I never imagined I'd be "that girl."
You know? The one who schvitzes in front of the mirror wondering if what she's wearing is suitable. Tonight I am simply going out with a friend and his friends. The single girl in me hears "oh snap! Time to show off the goods!" The logical side of me smacks Single Girl with her brass pair and says "no silly. Be Yourself"
That brings me to this comical segue.
Remember the movie Just Friends? That's how I feel in many situations. It's like my timing is simply off. I am the hamster on a wheel desperately trying to get the carrot on the string.
Anyway, here I am going through my closet and wondering what "myself" is.
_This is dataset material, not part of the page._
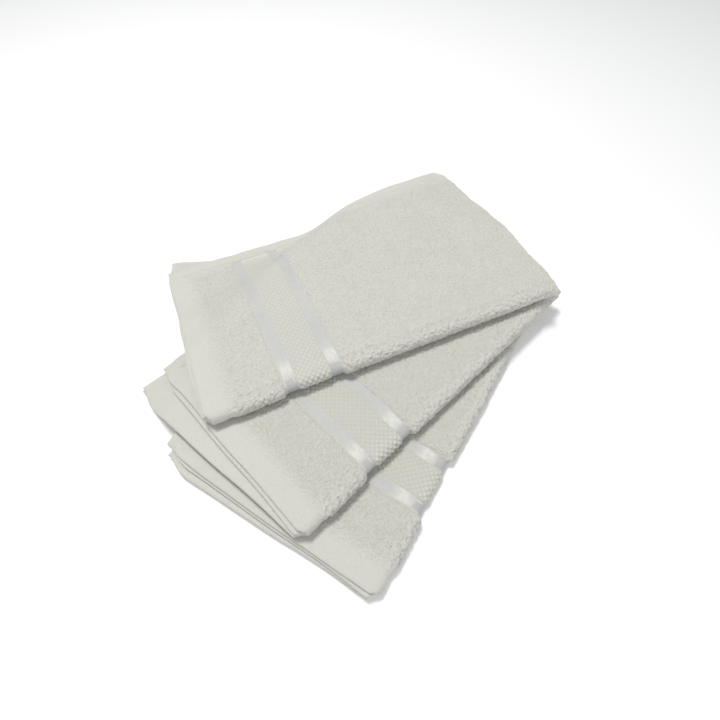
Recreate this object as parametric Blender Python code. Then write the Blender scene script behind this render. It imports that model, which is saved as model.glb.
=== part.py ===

Ten years ago, it was tartan plaid, chain wallets, anything that screamed "punk rock." When I was dating, I hid my body is Plain Jane because heaven forbid I looked good to any other red-blooded male.
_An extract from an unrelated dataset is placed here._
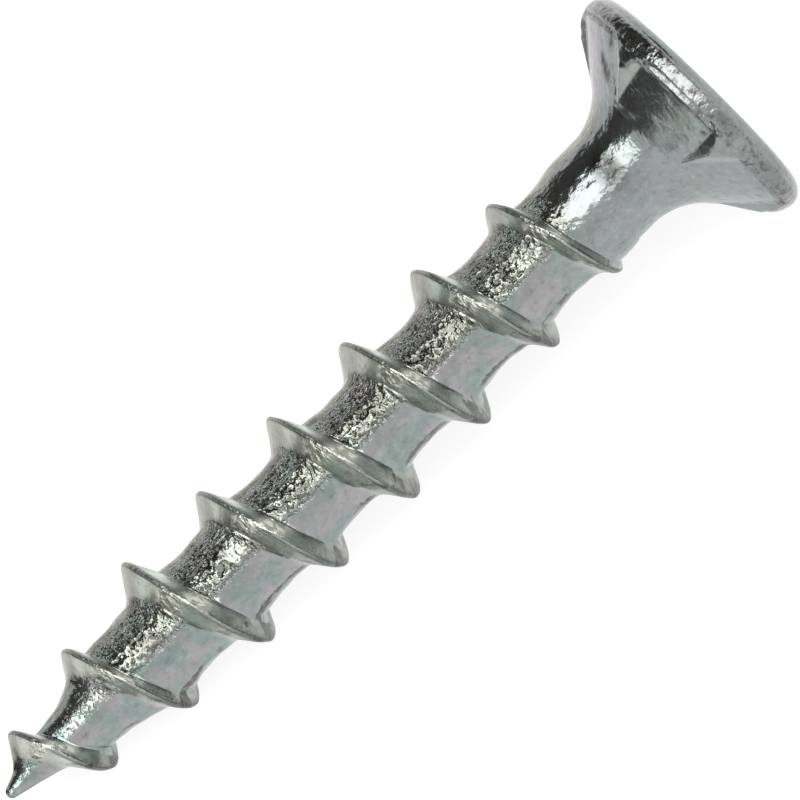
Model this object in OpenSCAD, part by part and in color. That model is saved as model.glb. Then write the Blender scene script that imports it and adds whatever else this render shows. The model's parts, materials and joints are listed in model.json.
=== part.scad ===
// Window frame screw: a countersunk tapping screw for plastic window frames
// with steel inside. It has a gimlet point, one coarse thread along almost the
// whole core, a thicker plain neck, and a flared head with a rounded rim, six
// cutting ribs underneath and a cross recess in its flat top.
// It is built standing on its point, along Z, and then laid down the way it
// comes to rest, on the rim of its head and one crest of its thread.

/* [Overall] */
// Length from the point to the flat top of the head
length = 25; // [20:0.5:40]
// Diameter over the rim of the head
head_d = 7.2; // [6:0.1:8.8]
// Diameter of the plain neck under the head
neck_d = 2.9; // [2.75:0.05:3.5]
// How far the screw has rolled about its own axis as it lies
roll = 48; // [0:1:359]

/* [Thread] */
// Diameter over the crest of the thread
thread_d = 4.06; // [3.3:0.02:4.9]
// Diameter of the core between the turns
root_d = 2.52; // [2.1:0.02:2.7]
// Distance from one turn to the next
pitch = 2.56; // [2.1:0.02:3.1]
// Height above the point at which the crest line begins
thread_start = 0.52; // [0.4:0.02:0.7]
// Width of the crest
crest_w = 0.12; // [0.1:0.02:0.3]
// Slope of the flank that faces the point, away from square to the axis
point_flank = 33; // [28:1:38]
// Slope of the flank that faces the head, away from square to the axis
head_flank = 24; // [20:1:32]
// Height above the point at which the crest reaches its full diameter
crest_full = 6.2; // [5:0.1:7.5]
// Diameter over the crest where the thread begins
crest_start_d = 2.0; // [1.7:0.05:2.4]
// Length below the top of the head in which the crest sinks towards the neck
sink_len = 8.4; // [7:0.1:10]
// How far the crest has sunk when it reaches the neck
sink = 0.38; // [0.2:0.02:0.44]

/* [Point] */
// Full angle of the gimlet point
point_angle = 28; // [25:0.5:32]
// Radius of the rounded tip
tip_r = 0.16; // [0.08:0.02:0.22]
// Radius that eases the point into the core
point_blend_r = 8; // [5:1:12]

/* [Neck] */
// Length from the top of the head down to the full neck
neck_len = 4; // [3.4:0.1:4.6]
// Length of the cone between core and neck
neck_cone = 1.3; // [0.8:0.1:2]

/* [Head] */
// Full angle of the cone under the head
head_angle = 99; // [84:1:104]
// Radius of the flare between neck and cone
flare_r = 1.75; // [1.4:0.05:2.2]
// Thickness of the rim, from the flat top to the end of the cone
rim_h = 0.8; // [0.7:0.02:0.9]
// How far the rim stands out past the end of the cone
rim_step = 0.2; // [0.1:0.02:0.26]
// Height of the narrow band between the cone and the rim
band_h = 0.16; // [0.1:0.02:0.18]
// Height of the bevel that leads from the band out to the rim
rim_bevel = 0.03; // [0.02:0.01:0.06]
// Radius of the rounded edge between rim and top
edge_r = 0.5; // [0.38:0.02:0.56]

/* [Cutting ribs] */
// Number of ribs under the head
rib_count = 6; // [4:1:8]
// Length from the top of the head down to where a rib begins
rib_len = 1.84; // [1.5:0.02:2]
// Slope of a rib's ridge, away from the axis
rib_slope = 58; // [55:1:60]
// Angle of a rib's steep side, away from the plane through its ridge
rib_steep = 62; // [54:1:64]
// Angle of a rib's flat side, away from the plane through its ridge
rib_flat = 66; // [60:1:70]
// Radius of the rib's outer end, where it bulges up to the rim
rib_belly_r = 0.74; // [0.6:0.02:0.9]

/* [Cross recess] */
// Width across the wings at the top
recess_span = 4.4; // [3.6:0.1:4.8]
// Depth of the recess to its tip
recess_depth = 2.3; // [1.8:0.1:2.5]
// Width of a wing at the top
wing_w = 1.05; // [0.8:0.05:1.3]
// Width of a wing at the tip of the recess
wing_tip_w = 0.6; // [0.4:0.05:0.75]

/* [Hidden] */
$fn = 96;

// Steps of the thread in one turn, and degrees between the points of an arc
turn_steps = 40;
arc_step = 5;
// How deep the thread's feet are sunk into the core
sunk = 0.12;
// Overshoot of a cut past the surface that it opens
clear = 0.2;

// The section of the thread, in shares of its height: it leaves its fillet at
// the first and rounds off towards the crest at the second
fillet_share = 0.12;
round_share = 0.9;
// Share of the crest's width that stays flat
flat_share = 0.45;
// How far the fillet runs out along the core
toe_len = 0.18;
// Shares of crest width and fillet that the thread has where it begins and ends
run_w_share = 0.4;
run_toe_share = 0.2;
// The smallest radius of the thread's feet, inside the point
least_r = 0.02;

// Angles of the points that round the tip, before it meets the point's cone
tip_steps = [-90, -55];

// How much wider than the cone the band is at its end
band_out = 0.03;

// Turn of the first rib about the axis
rib_turn = 23;
// Height of a rib's roof, most of it inside the head
rib_roof_h = 1.2;
// How far a rib starts ahead of the place where it leaves the cone
rib_lead = 0.3;
// Angle on the bulge, down from level, at which the ridge runs into it
rib_end_angle = 59.3;
// How far the bulge stays inside the rim
rib_inset = 0.02;

// Radius and height of the blunt cone at the tip of the recess
recess_tip_r = 0.7;
recess_tip_h = 0.35;

head_r = head_d / 2;
neck_r = neck_d / 2;
root_r = root_d / 2;
crest_r = thread_d / 2;
point_slope = tan(point_angle / 2);
// Radius that the point's cone would have at the tip
tip_out = tip_r * (1 - sin(point_angle / 2)) / cos(point_angle / 2);

// End of the cone, where the rim begins
rim_z = length - rim_h;
cone_r = head_r - rim_step;
cone_slope = tan(head_angle / 2);
// The rim's edge is one arc about a point at this height; it begins a little
// below its widest place, where the bevel meets it
edge_z = length - edge_r;
edge_from = -asin((edge_z - rim_z - band_h - rim_bevel) / edge_r);

// Radius of the cone under the head at a height
function under_r(z) = cone_r - (rim_z - z) * cone_slope;

// Points of an arc about a centre [r, z] between two angles
function arc(centre, radius, from, to) =
    let (n = max(2, ceil(abs(to - from) / arc_step)))
    [for (i = [0:n]) let (a = from + (to - from) * i / n) centre + radius * [cos(a), sin(a)]];

// Point cone and core are eased together by one long arc
blend_z = (root_r - tip_out) / point_slope + point_blend_r * tan(point_angle / 4);
blend_centre = [root_r - point_blend_r, blend_z];

// Radius of the point and the core at a height
function core_r(z) =
    z > blend_z ? root_r :
    z > blend_z - point_blend_r * sin(point_angle / 2)
        ? blend_centre[0] + sqrt(pow(point_blend_r, 2) - pow(blend_z - z, 2))
        : tip_out + max(z, 0) * point_slope;

// The flare touches the neck and the cone
flare_z = rim_z - (cone_r - neck_r) / cone_slope - flare_r * tan(head_angle / 4);
flare_centre = [neck_r + flare_r, flare_z];

// Crest line: a taper over the point, full height, then a slow sinking
thread_end = length - neck_len + pitch / 4;
sink_z = length - sink_len;

function taper_r(z) =
    crest_start_d / 2 + (crest_r - crest_start_d / 2) * (z - thread_start) / (crest_full - thread_start);

function crest_line(z) =
    min(crest_r, taper_r(z)) - sink * max(0, z - sink_z) / (thread_end - sink_z);

// Share of its full height that the thread has: it rises in a quarter of a
// turn and ends in half a turn
function rise(z) = min(1, (z - thread_start) / (pitch / 4), (thread_end - z) / (pitch / 2));

// Section of the thread at one height as [r, z], from the point side round
// the crest to the head side; its feet lie inside the core
function thread_section(z) =
    let (
        up = rise(z),
        foot = core_r(z) - sunk / 2,
        top = foot + max(0, up) * (crest_line(z) - foot),
        tall = top - foot,
        w = (run_w_share + (1 - run_w_share) * up) * crest_w / 2,
        toe = (run_toe_share + (1 - run_toe_share) * up) * toe_len,
        back = tall * tan(point_flank),
        ahead = tall * tan(head_flank),
        low_z = z - w - back - toe,
        high_z = z + w + ahead + toe
    )
    [
        [max(least_r, core_r(low_z) - sunk), low_z],
        [foot + fillet_share * tall, z - w - (1 - fillet_share) * back],
        [foot + round_share * tall, z - w - (1 - round_share) * back],
        [top, z - flat_share * w],
        [top, z + flat_share * w],
        [foot + round_share * tall, z + w + (1 - round_share) * ahead],
        [foot + fillet_share * tall, z + w + (1 - fillet_share) * ahead],
        [max(least_r, core_r(high_z) - sunk), high_z]
    ];

// Laid down, the screw stands on the rim and on the first crest that meets
// the ground as the point comes down, so the tilt is the smallest of those
// that the crests below it allow
first_below = thread_start + pitch * ((360 - roll) % 360) / 360;
crests = [for (z = [first_below:pitch:thread_end - pitch / 2]) if (z > thread_start + pitch / 2) z];

function tilt_on(z) =
    let (reach = edge_z - z, drop = head_r - edge_r - crest_line(z))
    atan2(drop, reach) + asin(edge_r / norm([drop, reach]));

tilt = min([for (z = crests) tilt_on(z)]);
lift = edge_r + (head_r - edge_r) * cos(tilt) - edge_z * sin(tilt);
far_x = edge_r + (head_r - edge_r) * sin(tilt) + edge_z * cos(tilt);

module body() {
    rotate_extrude()
        polygon(concat(
            [for (a = concat(tip_steps, -point_angle / 2)) [0, tip_r] + tip_r * [cos(a), sin(a)]],
            arc(blend_centre, point_blend_r, -point_angle / 2, 0),
            [[root_r, length - neck_len - neck_cone], [neck_r, length - neck_len]],
            arc(flare_centre, flare_r, 180, 180 - head_angle / 2),
            [[cone_r, rim_z], [cone_r + band_out, rim_z + band_h]],
            arc([head_r - edge_r, edge_z], edge_r, edge_from, 90),
            [[0, length]]
        ));
}

module thread() {
    turns = (thread_end - thread_start) / pitch;
    n = floor(turns * turn_steps);
    rings = [for (i = [0:n])
        let (a = 360 * i / turn_steps, z = thread_start + pitch * i / turn_steps)
        [for (p = thread_section(z)) [p[0] * cos(a), p[0] * sin(a), p[1]]]];
    m = len(rings[0]);
    points = [for (ring = rings) each ring];
    sides = [for (i = [0:n - 1], j = [0:m - 1])
        let (k = (j + 1) % m)
        each [
            [i * m + j, (i + 1) * m + k, (i + 1) * m + j],
            [i * m + j, i * m + k, (i + 1) * m + k]
        ]];
    first = [for (j = [m - 1:-1:0]) j];
    last = [for (j = [0:m - 1]) n * m + j];
    polyhedron(points, concat([first], sides, [last]));
}

// One rib is a roof whose ridge climbs faster than the cone
module rib() {
    start_z = length - rib_len;
    steep_w = rib_roof_h * tan(rib_steep);
    flat_w = rib_roof_h * tan(rib_flat);
    translate([under_r(start_z), 0, start_z])
        rotate([0, rib_slope, 0])
            translate([0, 0, -rib_lead])
                linear_extrude(rib_len / cos(rib_slope))
                    polygon([[0, 0], [-rib_roof_h, flat_w], [-rib_roof_h, -steep_w]]);
}

// The space that the ribs fill: its side bulges up to the rim
module rib_space() {
    bottom_z = length - rib_len - rib_lead;
    bulge = arc([head_r - rib_belly_r, edge_z], rib_belly_r - rib_inset, -rib_end_angle, 0);
    rotate_extrude()
        polygon(concat([[0, bottom_z], [bulge[0][0], bottom_z]], bulge, [[0, edge_z]]));
}

module ribs() {
    intersection() {
        rib_space();
        union()
            for (i = [0:rib_count - 1])
                rotate([0, 0, rib_turn + i * 360 / rib_count])
                    rib();
    }
}

// A wing is a bar that narrows downwards; the cone cuts its ends
module recess() {
    top = length + clear;
    widen = (wing_w - wing_tip_w) / 2 * clear / recess_depth;
    intersection() {
        rotate_extrude()
            polygon([
                [0, length - recess_depth],
                [recess_tip_r, length - recess_depth + recess_tip_h],
                [recess_span / 2, length],
                [recess_span / 2, top],
                [0, top]
            ]);
        union()
            for (a = [0, 90])
                rotate([0, 0, a])
                    rotate([90, 0, 0])
                        linear_extrude(recess_span + clear, center = true)
                            polygon([
                                [-wing_tip_w / 2, length - recess_depth - clear],
                                [wing_tip_w / 2, length - recess_depth - clear],
                                [wing_w / 2 + widen, top],
                                [-wing_w / 2 - widen, top]
                            ]);
    }
}

module standing_screw() {
    difference() {
        union() {
            body();
            thread();
            ribs();
        }
        recess();
    }
}

module screw() {
    color([0.72, 0.74, 0.76])
        translate([-far_x / 2, 0, lift])
            rotate([0, 90 - tilt, 0])
                rotate([0, 0, roll])
                    standing_screw();
}

screw();
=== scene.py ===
import json
import math
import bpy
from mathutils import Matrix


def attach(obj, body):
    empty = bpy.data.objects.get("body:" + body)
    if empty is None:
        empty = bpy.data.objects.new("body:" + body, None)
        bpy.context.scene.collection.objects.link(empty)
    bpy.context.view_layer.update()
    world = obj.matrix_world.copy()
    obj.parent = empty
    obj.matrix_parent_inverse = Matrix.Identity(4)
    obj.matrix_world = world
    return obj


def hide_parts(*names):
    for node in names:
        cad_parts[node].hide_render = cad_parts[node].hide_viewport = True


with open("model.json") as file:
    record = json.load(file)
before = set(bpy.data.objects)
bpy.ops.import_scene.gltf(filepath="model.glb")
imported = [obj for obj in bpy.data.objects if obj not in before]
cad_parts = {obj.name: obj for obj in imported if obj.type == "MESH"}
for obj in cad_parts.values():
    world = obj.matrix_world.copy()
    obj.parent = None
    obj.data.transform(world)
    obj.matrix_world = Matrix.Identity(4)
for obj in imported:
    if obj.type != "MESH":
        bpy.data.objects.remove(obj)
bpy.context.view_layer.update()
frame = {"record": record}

from types import SimpleNamespace

import bpy
import numpy as np
from mathutils import Matrix, Vector

# The visual model of a window frame screw that lies on a pale floor: one
# surface with its thread, cutting ribs and cross recess, in bright zinc plate.
# Sizes are in millimetres on the standing screw, point at 0 and axis along Z,
# and laid_down() turns them into metres in the frame.

MM = 0.001

# Overall
LENGTH = 25
HEAD_R = 3.6
NECK_R = 1.45
ROLL = math.radians(48)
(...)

This is what all those nature shows are talking about. Females and males getting all fussy to attract the opposite sex. Instead of strutting like a proud peacock, I stumble like a Canadian goose trying to cross a busy intersection.
The most difficult thing I am struggling with is wondering how the opposite sex perceives me. I've always been proud to be a contradiction; a dirty old man in a skirt is how I'd like to put it. THAT is me. But is any man kind enough to peel back that layer and understand that I also like to wear pearls and bake cupcakes?
So tonight, I will mingle with a new social circle; the lioness from another tribe. Let's see if I am welcomed or end up sparring tonight.